▶ [Stated problem]:
Only the lines from the start up to and including the line containing "layer_slats = 20; // [12:1:20]" should be repeated, word for word.

▶ [Information provided]:
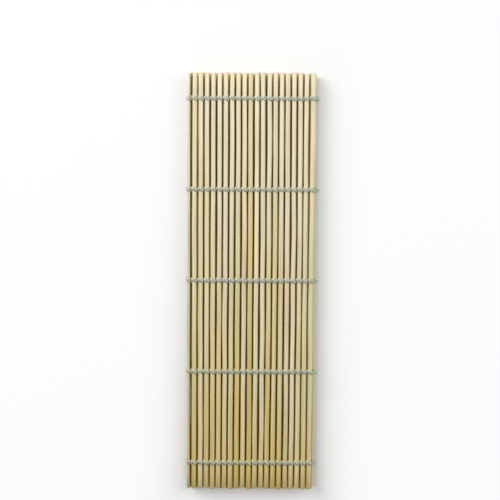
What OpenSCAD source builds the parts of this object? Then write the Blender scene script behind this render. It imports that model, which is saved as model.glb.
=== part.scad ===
// Sushi rolling mat of bamboo slats, folded in three layers as it is sold.
// X runs across the slats, Y along them and Z up through the layers.
// The layers are one strip: bottom layer, right fold, middle layer, left fold, top layer.

/* [Slats] */
// Length of every slat
slat_len = 240; // [180:5:300]
// Width of a slat
slat_w = 2.8; // [2.4:0.1:3.6]
// Thickness of a slat
slat_t = 1.6; // [1.4:0.1:2.2]
// Radius of a slat's long edges
edge_r = 0.5; // [0.3:0.1:0.6]
// Height of the rounded front face above its own edges
crown = 0.15; // [0.05:0.05:0.3]
// Gap that the crossing strands hold open between two slats
slat_gap = 0.74; // [0.6:0.02:1]
// Number of slats in each of the three layers
layer_slats = 20; // [12:1:20]

/* [Twine] */
// Number of twine rows
twine_rows = 5; // [3:1:5]
// Distance from one row to the next
row_pitch = 52.5; // [30:0.5:55]
// Width of one strand where it crosses a slat
strand_w = 1.9; // [1.6:0.1:2.1]
// Flat that the pull of the weave leaves on a strand's crown
strand_flat = 0.3; // [0.1:0.1:0.5]
// Angle at which a strand crosses a slat
lay_angle = 24; // [15:1:28]
// Thickness of a strand between two slats
link_d = 0.6; // [0.4:0.1:0.8]
// Diameter of the knot that ties off a row
knot_d = 1.8; // [1.6:0.1:2.6]
// Diameter of the cut end behind a knot
tail_d = 0.9; // [0.6:0.1:1.2]
// Length of the cut end, from the knot's centre
tail_len = 1.5; // [1.2:0.1:3]

/* [Folds] */
// Air between the twine of two layers that lie on each other
layer_gap = 0.16; // [0.1:0.02:0.6]
// Gap between the slat on edge in a fold and the layers beside it
fold_gap = 0.15; // [0.1:0.05:0.8]
// The same gap at the top layer, which has slid to the right
top_fold_gap = 1.26; // [0.1:0.02:1.6]

/* [Fits] */
// Air between a strand and the slat that it crosses
twine_fit = 0.03; // [0.02:0.01:0.08]
// Air between the twine of two slats that turn against each other
turn_fit = 0.04; // [0.03:0.01:0.08]
// Distance by which a strand between two slats keeps away from the other strand
link_fit = 0.05; // [0.03:0.01:0.1]
// Depth of the flats on which the lowest twine rests
rest_flat = 0.2; // [0.1:0.05:0.3]

/* [Hidden] */
$fn = 48;
crown_faces = 180;
numbers = [for (i = [1:layer_slats]) str(i < 10 ? "0" : "", i)];
rows = [1:twine_rows];

bamboo = [0.88, 0.83, 0.68];
cotton = [0.80, 0.81, 0.73];

FRONT = 1;
BACK = -1;

slat_pitch = slat_w + slat_gap;
layer_span = (layer_slats - 1) * slat_pitch;
crown_r = (pow(slat_w / 2, 2) + crown * crown) / (2 * crown);

// Each strand lies in a ring round its slat, as wide as the turning neighbours allow
ring_r = slat_pitch / 2 - turn_fit;
strand_r = (strand_w - strand_flat) / 2;
side_reach = (ring_r - strand_r) * cos(lay_angle) + strand_flat / 2 * sin(lay_angle) + strand_r;
cross_y = ring_r * sin(lay_angle) + link_fit;

// The layers lie as far apart as their twine lets them
layer_rise = 2 * ring_r + layer_gap;
bottom_z = ring_r - rest_flat;
middle_z = bottom_z + layer_rise;
top_z = middle_z + layer_rise;

// The hinge lines of a fold lie in the middle of its slat's thickness
fold_reach = slat_t / 2 + fold_gap + slat_w / 2;
top_fold_reach = slat_t / 2 + top_fold_gap + slat_w / 2;
top_slide = top_fold_reach - fold_reach;
left_fold_x = -top_slide / 2 - layer_span / 2 - fold_reach;
right_fold_x = -top_slide / 2 + layer_span / 2 + fold_reach;
top_x = left_fold_x + top_fold_reach;

// Inside a fold the strand is pressed flat, clear of the rings of the layers beside it
pressed_r = norm([fold_reach, layer_rise / 2]) - ring_r - turn_fit;

// A knot sits beyond the reach of the strands that it ties
knot_x = side_reach + twine_fit + knot_d / 2;
tail_tilt = 20;
room = 4 * ring_r;

// Height of a row's centre along the slats
function row_y(r) = (r - (twine_rows + 1) / 2) * row_pitch;

// The side on which strand 0 or 1 crosses slat i of a layer
function side_of(strand, i) = (i + strand) % 2 == 0 ? FRONT : BACK;

// Cross-section of a slat, rounded on the front and flat on the back
module slat_outline() {
    intersection() {
        union() {
            square([slat_w - 2 * edge_r, slat_t], center = true);
            square([slat_w, slat_t - 2 * edge_r], center = true);
            for (sx = [-1, 1], sy = [-1, 1])
                translate([sx * (slat_w / 2 - edge_r), sy * (slat_t / 2 - edge_r)]) circle(edge_r);
        }
        translate([0, slat_t / 2 - crown_r]) circle(crown_r, $fn = crown_faces);
    }
}

module slat() {
    rotate([90, 0, 0]) linear_extrude(slat_len, center = true) slat_outline();
}

// Half of a strand's cross-section, out to the ring's radius, its round side in three facets
module strand_outline(reach) {
    facet = 180 / 3;
    low = strand_r * (1 - cos(facet));
    side = strand_r * sin(facet);
    polygon([
        [0, -strand_w / 2],
        [reach - strand_r, -strand_w / 2],
        [reach - low, -strand_flat / 2 - side],
        [reach, -strand_flat / 2],
        [reach, strand_flat / 2],
        [reach - low, strand_flat / 2 + side],
        [reach - strand_r, strand_w / 2],
        [0, strand_w / 2]
    ]);
}

// Room that a strand leaves for its slat
module slat_bed() {
    w = slat_w / 2 + twine_fit;
    t = slat_t / 2 + twine_fit;
    c = (edge_r + twine_fit) * (2 - sqrt(2));
    rotate([90, 0, 0]) linear_extrude(room, center = true) polygon([
        [w, t - c], [w - c, t], [c - w, t], [-w, t - c],
        [-w, c - t], [c - w, -t], [w - c, -t], [w, c - t]
    ]);
}

// One strand's crossing of a slat, on its front or its back
module stitch(side, reach = ring_r) {
    difference() {
        intersection() {
            rotate([90, 0, -side * lay_angle]) rotate_extrude() strand_outline(reach);
            translate([-room / 2, -room / 2, side == FRONT ? twine_fit / 2 : -room - twine_fit / 2])
                cube(room);
        }
        slat_bed();
    }
}

// Both strands' crossings of one slat in every row
module slat_twine(front_reach = ring_r, back_reach = ring_r) {
    for (r = rows) translate([0, row_y(r), 0]) {
        stitch(FRONT, front_reach);
        stitch(BACK, back_reach);
    }
}

// Stretch of a strand that passes from one slat's front to the next one's back, or up again
module link(side) {
    long = slat_gap - 2 * twine_fit;
    translate([(slat_pitch - long) / 2, -side * cross_y, 0]) rotate([0, 90, 0]) cylinder(h = long, d = link_d);
}

// One unbroken strand along a whole layer, in front of one slat and behind the next
module strand(s) {
    union() {
        for (i = [0:layer_slats - 1]) translate([i * slat_pitch, 0, 0]) stitch(side_of(s, i));
        for (i = [0:layer_slats - 2]) translate([i * slat_pitch, 0, 0]) link(side_of(s, i));
    }
}

module twine_row() {
    strand(0);
    strand(1);
}

// Knot and cut end that tie off a row beyond a layer's last slat
module knot() {
    translate([knot_x, 0, 0]) rotate([0, 90, -tail_tilt]) rotate_extrude() {
        intersection() {
            circle(d = knot_d);
            translate([0, -knot_d]) square([knot_d, 2 * knot_d]);
        }
        square([tail_d / 2, tail_len]);
    }
}

module edge_knots() {
    for (r = rows) translate([0, row_y(r), 0]) knot();
}

module layer_of_slats() {
    for (i = [0:layer_slats - 1]) translate([i * slat_pitch, 0, 0]) slat();
}

// Places, each with its first slat at the origin and its front along Z
module in_bottom_layer() {
    translate([right_fold_x - fold_reach - layer_span, 0, bottom_z]) children();
}

module in_right_fold() {
    translate([right_fold_x, 0, (bottom_z + middle_z) / 2]) rotate([0, -90, 0]) children();
}

module in_middle_layer() {
    translate([right_fold_x - fold_reach, 0, middle_z]) rotate([0, 180, 0]) children();
}

module in_left_fold() {
    translate([left_fold_x, 0, (middle_z + top_z) / 2]) rotate([0, -90, 0]) children();
}

module in_top_layer(i = 0) {
    translate([top_x + i * slat_pitch, 0, top_z]) children();
}

module top_slat(i) {
    color(bamboo) in_top_layer(i) slat();
}

module top_twine(i) {
    color(cotton) in_top_layer(i) slat_twine();
}

module left_fold_slat() {
    color(bamboo) in_left_fold() slat();
}

module left_fold_twine() {
    color(cotton) in_left_fold() slat_twine(back_reach = pressed_r);
}

module right_fold_slat() {
    color(bamboo) in_right_fold() slat();
}

module right_fold_twine() {
    color(cotton) in_right_fold() slat_twine(front_reach = pressed_r);
}

module middle_slats() {
    color(bamboo) in_middle_layer() layer_of_slats();
}

module middle_twine_row(r) {
    color(cotton) in_middle_layer() translate([0, row_y(r), 0]) twine_row();
}

module bottom_slats() {
    color(bamboo) in_bottom_layer() layer_of_slats();
}

// The lowest crossings are cut flat where the folded mat rests on them
module bottom_twine_row(r) {
    color(cotton) difference() {
        in_bottom_layer() translate([0, row_y(r), 0]) twine_row();
        translate([-layer_span, row_y(r) - room / 2, -room]) cube([2 * layer_span, room, room]);
    }
}

module top_edge_knots() {
    color(cotton) in_top_layer(layer_slats - 1) edge_knots();
}

module bottom_edge_knots() {
    color(cotton) in_bottom_layer() rotate([0, 0, 180]) edge_knots();
}

for (i = [0:layer_slats - 1]) {
    top_slat(i);
    top_twine(i);
}
left_fold_slat();
left_fold_twine();
right_fold_slat();
right_fold_twine();
middle_slats();
bottom_slats();
for (r = rows) {
    middle_twine_row(r);
    bottom_twine_row(r);
}
top_edge_knots();
bottom_edge_knots();
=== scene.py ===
"""Looks of a bamboo sushi rolling mat, folded in three layers, dressed over its solids."""
import logging
import math
import random
from dataclasses import dataclass, field
from enum import Enum

import bmesh
import bpy
from bmesh.types import BMesh, BMFace, BMVert
from bpy.types import Material, Mesh, Node, NodeSocket, NodeTree, Object
from mathutils import Matrix, Vector
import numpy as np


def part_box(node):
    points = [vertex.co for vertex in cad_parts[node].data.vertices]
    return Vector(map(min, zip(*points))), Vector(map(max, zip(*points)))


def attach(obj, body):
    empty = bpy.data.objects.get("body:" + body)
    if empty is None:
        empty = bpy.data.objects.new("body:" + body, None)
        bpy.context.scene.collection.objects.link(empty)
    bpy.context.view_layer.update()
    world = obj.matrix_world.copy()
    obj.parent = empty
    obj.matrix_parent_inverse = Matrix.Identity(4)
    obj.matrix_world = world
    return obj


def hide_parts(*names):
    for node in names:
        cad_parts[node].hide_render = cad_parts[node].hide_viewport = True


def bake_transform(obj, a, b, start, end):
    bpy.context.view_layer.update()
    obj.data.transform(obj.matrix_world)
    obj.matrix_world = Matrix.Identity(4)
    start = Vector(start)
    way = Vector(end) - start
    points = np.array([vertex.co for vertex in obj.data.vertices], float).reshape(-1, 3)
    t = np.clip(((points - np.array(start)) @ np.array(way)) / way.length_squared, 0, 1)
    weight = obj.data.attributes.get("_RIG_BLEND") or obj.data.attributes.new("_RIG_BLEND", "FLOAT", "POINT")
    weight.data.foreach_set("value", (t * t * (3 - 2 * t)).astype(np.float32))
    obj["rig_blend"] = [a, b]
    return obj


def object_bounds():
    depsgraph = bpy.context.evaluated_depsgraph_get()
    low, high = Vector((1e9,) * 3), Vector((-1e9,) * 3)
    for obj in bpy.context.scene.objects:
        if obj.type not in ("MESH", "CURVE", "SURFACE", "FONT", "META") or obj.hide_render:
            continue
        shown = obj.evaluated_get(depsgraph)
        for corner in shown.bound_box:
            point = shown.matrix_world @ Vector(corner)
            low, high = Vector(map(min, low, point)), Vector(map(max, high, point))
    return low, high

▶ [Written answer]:
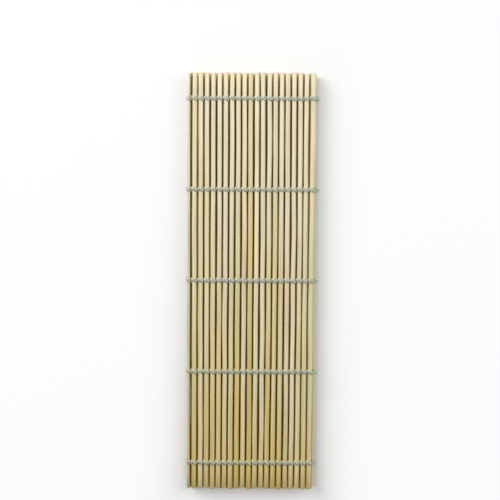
What OpenSCAD source builds the parts of this object? Then write the Blender scene script behind this render. It imports that model, which is saved as model.glb.
=== part.scad ===
// Sushi rolling mat of bamboo slats, folded in three layers as it is sold.
// X runs across the slats, Y along them and Z up through the layers.
// The layers are one strip: bottom layer, right fold, middle layer, left fold, top layer.

/* [Slats] */
// Length of every slat
slat_len = 240; // [180:5:300]
// Width of a slat
slat_w = 2.8; // [2.4:0.1:3.6]
// Thickness of a slat
slat_t = 1.6; // [1.4:0.1:2.2]
// Radius of a slat's long edges
edge_r = 0.5; // [0.3:0.1:0.6]
// Height of the rounded front face above its own edges
crown = 0.15; // [0.05:0.05:0.3]
// Gap that the crossing strands hold open between two slats
slat_gap = 0.74; // [0.6:0.02:1]
// Number of slats in each of the three layers
layer_slats = 20; // [12:1:20]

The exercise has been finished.